The Story
Why it exists.
The beginning
Starlit Mandarin & Honey arrived in 2021 from perfumer Yann Vasnier, joining Jo Malone London's seasonal collection. The concept: a citrus that doesn't behave, one that opens bright and sparkling, then hands the stage to something warmer. Honey as a heart note is not uncommon, but using it as the emotional center, the thing the citrus introduces rather than competes with, shifts the composition into more intimate territory. Vasnier built the fragrance around that contrast: the initial mandarin burst as arrival, the honey as what you're actually staying for.
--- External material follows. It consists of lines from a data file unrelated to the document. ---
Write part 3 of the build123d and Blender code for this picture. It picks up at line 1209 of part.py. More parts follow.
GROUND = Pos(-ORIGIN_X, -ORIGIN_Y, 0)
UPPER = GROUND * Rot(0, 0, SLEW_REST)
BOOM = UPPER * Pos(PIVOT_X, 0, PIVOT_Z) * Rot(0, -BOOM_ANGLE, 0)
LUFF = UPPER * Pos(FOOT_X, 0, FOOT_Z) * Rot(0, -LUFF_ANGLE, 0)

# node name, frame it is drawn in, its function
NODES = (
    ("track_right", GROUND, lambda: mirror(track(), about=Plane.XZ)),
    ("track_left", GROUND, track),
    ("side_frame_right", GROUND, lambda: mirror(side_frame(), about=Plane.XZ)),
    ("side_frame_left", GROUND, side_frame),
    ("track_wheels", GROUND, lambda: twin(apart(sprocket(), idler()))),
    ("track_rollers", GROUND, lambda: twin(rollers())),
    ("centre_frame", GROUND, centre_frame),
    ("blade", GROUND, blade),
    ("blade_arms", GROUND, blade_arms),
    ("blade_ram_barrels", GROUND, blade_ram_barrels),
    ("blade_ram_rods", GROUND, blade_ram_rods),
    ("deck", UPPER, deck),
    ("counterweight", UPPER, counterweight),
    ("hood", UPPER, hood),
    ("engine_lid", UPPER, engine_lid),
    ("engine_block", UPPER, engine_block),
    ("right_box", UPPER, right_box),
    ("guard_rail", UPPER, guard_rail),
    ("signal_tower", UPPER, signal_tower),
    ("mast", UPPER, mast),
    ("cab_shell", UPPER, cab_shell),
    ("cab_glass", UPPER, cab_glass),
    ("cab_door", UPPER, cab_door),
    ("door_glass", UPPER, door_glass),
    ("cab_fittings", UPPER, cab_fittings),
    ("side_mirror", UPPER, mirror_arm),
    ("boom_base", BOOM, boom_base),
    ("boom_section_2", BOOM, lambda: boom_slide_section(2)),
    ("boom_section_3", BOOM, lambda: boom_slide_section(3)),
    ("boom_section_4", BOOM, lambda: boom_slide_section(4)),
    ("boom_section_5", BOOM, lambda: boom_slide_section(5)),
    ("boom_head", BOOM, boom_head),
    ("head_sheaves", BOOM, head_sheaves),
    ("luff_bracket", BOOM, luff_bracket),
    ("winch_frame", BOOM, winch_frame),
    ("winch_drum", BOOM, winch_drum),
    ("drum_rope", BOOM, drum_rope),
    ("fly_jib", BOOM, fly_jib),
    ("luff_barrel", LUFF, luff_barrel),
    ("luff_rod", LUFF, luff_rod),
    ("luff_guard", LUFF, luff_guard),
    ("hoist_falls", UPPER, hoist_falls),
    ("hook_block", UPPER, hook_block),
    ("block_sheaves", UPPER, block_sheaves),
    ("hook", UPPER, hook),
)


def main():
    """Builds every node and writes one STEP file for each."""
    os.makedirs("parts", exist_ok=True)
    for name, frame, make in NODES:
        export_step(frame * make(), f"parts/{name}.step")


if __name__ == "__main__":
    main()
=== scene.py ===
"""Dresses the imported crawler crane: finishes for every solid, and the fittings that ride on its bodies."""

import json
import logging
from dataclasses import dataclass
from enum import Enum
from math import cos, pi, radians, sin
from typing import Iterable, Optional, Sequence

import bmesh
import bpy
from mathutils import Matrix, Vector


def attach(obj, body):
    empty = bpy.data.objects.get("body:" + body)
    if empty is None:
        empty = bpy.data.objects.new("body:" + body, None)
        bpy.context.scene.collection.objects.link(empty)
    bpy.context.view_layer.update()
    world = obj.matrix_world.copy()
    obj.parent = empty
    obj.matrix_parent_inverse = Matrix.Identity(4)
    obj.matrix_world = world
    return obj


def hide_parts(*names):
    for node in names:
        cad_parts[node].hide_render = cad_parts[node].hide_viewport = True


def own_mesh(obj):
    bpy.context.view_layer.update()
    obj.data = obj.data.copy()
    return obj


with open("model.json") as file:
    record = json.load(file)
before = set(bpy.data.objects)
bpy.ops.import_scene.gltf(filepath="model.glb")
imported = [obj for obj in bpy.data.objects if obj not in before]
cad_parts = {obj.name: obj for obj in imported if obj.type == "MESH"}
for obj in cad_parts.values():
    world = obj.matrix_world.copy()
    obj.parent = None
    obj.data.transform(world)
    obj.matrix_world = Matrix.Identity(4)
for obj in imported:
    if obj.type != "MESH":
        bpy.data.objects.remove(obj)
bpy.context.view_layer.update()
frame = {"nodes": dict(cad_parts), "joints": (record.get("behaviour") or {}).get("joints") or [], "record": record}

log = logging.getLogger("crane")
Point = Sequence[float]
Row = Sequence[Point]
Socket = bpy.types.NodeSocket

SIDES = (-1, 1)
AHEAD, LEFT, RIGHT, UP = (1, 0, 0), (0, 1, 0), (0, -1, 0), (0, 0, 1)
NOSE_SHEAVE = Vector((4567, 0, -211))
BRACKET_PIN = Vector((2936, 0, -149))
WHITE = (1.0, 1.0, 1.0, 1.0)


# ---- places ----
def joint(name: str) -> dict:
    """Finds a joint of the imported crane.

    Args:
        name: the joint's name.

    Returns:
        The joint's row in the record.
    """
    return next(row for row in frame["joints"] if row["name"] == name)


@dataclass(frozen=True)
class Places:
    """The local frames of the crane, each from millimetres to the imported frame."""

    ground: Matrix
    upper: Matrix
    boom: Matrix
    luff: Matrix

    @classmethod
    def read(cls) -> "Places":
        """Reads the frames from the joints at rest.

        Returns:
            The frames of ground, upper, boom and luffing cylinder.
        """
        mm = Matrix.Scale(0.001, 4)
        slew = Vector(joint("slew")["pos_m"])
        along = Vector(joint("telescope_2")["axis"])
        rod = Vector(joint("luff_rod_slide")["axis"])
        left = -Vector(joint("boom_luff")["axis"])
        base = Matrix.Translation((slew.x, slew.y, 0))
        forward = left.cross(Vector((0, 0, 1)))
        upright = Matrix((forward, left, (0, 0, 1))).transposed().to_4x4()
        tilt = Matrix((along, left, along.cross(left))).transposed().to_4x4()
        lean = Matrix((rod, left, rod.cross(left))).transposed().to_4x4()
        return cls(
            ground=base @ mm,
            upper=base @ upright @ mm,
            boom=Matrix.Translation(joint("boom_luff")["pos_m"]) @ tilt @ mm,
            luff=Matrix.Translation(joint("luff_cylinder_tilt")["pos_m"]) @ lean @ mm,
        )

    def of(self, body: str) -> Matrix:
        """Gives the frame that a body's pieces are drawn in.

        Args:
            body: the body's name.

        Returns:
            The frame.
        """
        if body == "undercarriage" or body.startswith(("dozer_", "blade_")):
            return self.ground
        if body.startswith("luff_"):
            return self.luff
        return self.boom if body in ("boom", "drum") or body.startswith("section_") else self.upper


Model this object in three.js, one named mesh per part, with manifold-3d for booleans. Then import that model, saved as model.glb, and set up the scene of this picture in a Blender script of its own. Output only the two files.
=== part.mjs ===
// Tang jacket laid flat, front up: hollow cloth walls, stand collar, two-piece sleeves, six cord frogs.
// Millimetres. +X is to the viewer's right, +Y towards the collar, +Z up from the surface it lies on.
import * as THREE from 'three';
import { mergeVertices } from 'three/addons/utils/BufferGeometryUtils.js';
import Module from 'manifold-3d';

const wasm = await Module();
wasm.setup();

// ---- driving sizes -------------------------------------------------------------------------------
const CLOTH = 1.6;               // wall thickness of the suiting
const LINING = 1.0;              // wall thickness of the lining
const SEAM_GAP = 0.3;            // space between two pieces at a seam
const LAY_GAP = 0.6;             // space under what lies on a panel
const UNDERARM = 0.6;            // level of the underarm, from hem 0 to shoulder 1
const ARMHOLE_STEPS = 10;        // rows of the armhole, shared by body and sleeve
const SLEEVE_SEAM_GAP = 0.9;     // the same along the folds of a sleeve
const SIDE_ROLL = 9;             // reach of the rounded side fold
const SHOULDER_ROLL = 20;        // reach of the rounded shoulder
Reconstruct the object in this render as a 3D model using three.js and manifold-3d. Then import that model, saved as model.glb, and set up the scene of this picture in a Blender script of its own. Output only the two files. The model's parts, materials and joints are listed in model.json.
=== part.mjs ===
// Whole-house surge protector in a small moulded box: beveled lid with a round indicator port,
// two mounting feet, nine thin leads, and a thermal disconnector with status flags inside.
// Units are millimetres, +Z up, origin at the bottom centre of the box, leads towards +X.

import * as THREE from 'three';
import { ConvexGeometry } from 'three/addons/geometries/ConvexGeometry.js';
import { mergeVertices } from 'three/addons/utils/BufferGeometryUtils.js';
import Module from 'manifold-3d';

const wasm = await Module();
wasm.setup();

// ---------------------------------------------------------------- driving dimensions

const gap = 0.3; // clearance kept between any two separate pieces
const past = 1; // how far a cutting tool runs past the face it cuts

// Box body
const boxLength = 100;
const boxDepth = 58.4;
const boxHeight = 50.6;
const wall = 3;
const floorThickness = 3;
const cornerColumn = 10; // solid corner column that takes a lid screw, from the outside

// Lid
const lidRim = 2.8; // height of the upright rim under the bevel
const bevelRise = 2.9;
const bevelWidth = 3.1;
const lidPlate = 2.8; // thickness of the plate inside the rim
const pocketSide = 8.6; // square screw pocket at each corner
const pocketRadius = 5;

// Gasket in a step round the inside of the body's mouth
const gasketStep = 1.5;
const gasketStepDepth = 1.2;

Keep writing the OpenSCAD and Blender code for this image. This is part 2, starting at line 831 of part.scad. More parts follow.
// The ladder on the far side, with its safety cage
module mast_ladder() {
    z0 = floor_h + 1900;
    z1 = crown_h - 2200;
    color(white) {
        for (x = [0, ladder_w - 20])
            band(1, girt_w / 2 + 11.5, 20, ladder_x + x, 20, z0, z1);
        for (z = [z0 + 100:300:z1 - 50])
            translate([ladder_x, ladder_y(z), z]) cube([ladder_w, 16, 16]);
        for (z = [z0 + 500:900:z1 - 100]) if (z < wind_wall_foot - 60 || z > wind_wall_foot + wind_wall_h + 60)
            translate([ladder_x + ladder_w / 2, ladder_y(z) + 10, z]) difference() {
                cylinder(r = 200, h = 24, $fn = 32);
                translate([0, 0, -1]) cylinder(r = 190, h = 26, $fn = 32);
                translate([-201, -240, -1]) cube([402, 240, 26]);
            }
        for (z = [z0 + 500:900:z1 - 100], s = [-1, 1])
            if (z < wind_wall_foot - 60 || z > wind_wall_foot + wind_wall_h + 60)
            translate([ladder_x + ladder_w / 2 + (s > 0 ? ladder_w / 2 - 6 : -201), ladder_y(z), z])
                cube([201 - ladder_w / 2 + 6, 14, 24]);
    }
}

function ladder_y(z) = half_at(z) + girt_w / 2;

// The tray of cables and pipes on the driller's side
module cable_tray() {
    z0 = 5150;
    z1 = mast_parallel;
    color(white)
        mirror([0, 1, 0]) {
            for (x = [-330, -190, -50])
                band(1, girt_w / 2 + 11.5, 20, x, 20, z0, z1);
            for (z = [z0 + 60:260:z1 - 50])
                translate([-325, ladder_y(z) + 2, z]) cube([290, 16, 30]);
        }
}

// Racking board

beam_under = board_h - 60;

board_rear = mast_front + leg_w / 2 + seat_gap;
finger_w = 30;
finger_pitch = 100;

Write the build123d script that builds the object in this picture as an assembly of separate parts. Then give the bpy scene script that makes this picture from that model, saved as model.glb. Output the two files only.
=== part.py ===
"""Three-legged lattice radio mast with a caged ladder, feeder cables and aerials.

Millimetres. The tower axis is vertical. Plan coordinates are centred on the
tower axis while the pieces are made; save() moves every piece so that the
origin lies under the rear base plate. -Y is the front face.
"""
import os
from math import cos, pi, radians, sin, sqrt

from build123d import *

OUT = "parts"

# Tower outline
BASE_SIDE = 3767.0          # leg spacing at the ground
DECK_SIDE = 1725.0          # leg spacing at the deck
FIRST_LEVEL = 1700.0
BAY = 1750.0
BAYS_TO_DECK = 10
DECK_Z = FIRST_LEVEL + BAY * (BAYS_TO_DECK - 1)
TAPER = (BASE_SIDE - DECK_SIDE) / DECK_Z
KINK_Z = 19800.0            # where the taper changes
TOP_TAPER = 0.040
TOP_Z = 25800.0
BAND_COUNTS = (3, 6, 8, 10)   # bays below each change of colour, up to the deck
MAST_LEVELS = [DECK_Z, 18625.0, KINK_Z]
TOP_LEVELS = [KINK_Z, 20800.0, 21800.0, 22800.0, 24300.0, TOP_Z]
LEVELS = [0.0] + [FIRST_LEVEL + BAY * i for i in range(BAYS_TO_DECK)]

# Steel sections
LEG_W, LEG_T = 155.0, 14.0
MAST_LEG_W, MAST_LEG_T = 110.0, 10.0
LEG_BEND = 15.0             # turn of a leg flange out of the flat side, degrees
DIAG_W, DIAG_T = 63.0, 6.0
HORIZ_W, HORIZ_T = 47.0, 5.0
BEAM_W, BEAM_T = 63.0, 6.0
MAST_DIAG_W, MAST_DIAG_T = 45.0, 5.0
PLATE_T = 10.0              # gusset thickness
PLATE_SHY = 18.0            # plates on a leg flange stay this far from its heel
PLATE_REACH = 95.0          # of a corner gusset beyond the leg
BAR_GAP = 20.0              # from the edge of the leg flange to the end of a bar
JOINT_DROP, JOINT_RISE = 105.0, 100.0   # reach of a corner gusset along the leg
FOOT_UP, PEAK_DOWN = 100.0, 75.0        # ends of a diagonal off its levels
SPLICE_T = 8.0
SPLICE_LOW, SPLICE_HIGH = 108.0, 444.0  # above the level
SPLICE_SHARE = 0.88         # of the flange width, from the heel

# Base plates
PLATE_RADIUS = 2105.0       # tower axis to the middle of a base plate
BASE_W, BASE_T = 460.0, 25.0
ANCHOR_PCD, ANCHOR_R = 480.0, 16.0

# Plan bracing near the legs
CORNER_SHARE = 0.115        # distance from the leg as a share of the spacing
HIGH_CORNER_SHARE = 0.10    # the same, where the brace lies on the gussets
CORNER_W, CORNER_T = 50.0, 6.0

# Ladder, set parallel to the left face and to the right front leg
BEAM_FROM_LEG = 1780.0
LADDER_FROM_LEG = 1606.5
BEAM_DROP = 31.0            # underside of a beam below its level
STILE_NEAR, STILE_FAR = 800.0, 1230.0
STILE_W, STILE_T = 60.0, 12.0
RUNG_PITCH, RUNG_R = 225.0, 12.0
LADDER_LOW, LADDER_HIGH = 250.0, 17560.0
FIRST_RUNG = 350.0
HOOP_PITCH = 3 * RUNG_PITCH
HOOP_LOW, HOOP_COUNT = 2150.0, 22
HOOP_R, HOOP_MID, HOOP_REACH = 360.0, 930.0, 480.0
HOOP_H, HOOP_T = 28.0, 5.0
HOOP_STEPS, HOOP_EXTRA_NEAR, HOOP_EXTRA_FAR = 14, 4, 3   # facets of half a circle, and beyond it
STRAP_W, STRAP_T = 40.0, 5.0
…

Honey is the real protagonist here. Not the loud, syrupy kind, something rounder and more restrained that finds its footing once the citrus clears. What makes this pairing work is that the mandarin doesn't fight the sweetness. It creates space for it. Star anise adds a faint aniseed whisper to the opening, keeping the citrus from reading as generic cleaner. Geranium in the heart is the unsung choice, most honey fragrances lean floral with rose or ylang-yllang, but geranium's green-floral quality keeps the sweetness grounded. The drydown is where restraint matters most: coumarin and sweet grass extend the warmth without pushing it into powdery territory.
The evolution
The opening hits fast, mandarin arrives with barely a hesitation, bright and almost fizzy. Star anise threads a faint spice through the citrus, giving it more character than a straightforward orange note. This phase holds for the first hour, maybe longer if you're wearing it close to skin. Then the handoff. Honey steps in, soft and golden. Not the sticky kind, something more diffuse, almost waxy. Geranium follows, adding a clean floral undertone that keeps the honey from reading too sweet. Hay is the quiet connector here, lending warmth and a faint pastoral quality that elevates the heart above a simple honey scent. This is the part that lasts. The base settles slowly: Peru balsam adds a faint resinous warmth, coumarin carries the sweet-grass note forward, and the whole composition softens into something close. Moderate sillage, this doesn't fill a room. The honey is still detectable hours later, but quieter, intimate, the warmth that lingers after someone's already gone.
Cultural impact
Starlit Mandarin & Honey divides opinion in the way the best Jo Malone fragrances do: those who click with the brief citrus window love it for exactly that tension; those expecting a full honey bomb find it too restrained. The fragrance has a small but loyal following among people who layer it with Wood Sage & Sea Salt, a pairing that softens the citrus and extends the honey warmth.